# start of Entries supplied
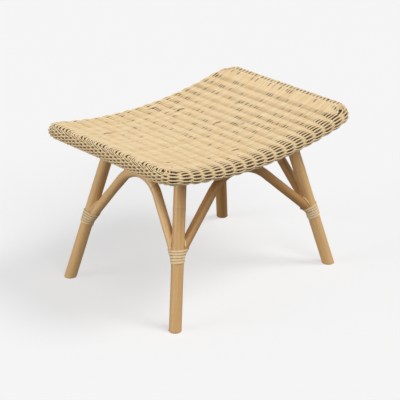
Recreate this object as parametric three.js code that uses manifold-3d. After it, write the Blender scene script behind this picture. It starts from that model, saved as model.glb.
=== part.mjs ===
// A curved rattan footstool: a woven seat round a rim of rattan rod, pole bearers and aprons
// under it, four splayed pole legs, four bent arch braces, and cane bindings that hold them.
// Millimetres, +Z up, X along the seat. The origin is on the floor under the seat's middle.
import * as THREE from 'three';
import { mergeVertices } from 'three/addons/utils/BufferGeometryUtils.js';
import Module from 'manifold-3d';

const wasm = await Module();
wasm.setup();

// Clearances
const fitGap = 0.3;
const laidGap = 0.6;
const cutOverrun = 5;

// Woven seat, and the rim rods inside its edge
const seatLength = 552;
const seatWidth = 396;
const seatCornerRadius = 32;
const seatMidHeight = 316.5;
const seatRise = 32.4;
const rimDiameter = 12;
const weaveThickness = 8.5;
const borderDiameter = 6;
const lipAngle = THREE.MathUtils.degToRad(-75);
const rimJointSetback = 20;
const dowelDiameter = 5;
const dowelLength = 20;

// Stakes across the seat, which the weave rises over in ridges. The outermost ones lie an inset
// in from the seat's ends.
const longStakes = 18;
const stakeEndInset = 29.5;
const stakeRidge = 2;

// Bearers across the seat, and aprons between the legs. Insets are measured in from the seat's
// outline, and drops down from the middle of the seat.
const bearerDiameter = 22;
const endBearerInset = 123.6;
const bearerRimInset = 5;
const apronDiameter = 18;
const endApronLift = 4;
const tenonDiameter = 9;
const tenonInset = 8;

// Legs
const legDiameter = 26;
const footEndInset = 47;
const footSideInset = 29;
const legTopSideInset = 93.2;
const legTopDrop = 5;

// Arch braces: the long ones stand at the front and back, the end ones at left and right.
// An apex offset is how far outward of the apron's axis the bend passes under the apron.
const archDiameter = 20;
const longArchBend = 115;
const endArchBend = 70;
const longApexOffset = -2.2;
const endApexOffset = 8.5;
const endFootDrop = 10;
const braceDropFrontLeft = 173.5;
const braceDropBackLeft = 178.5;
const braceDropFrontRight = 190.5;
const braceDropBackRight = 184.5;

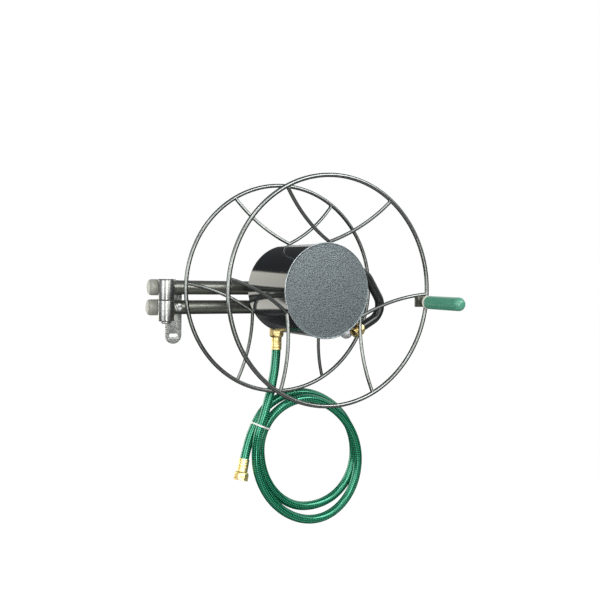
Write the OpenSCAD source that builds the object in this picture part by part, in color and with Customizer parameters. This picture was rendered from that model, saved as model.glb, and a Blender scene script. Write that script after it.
# end of Entries supplied
▶ **Direction**: Of the lines in the entries above, how many include "this"? Only the number should be given.

▶ **Final result**: 2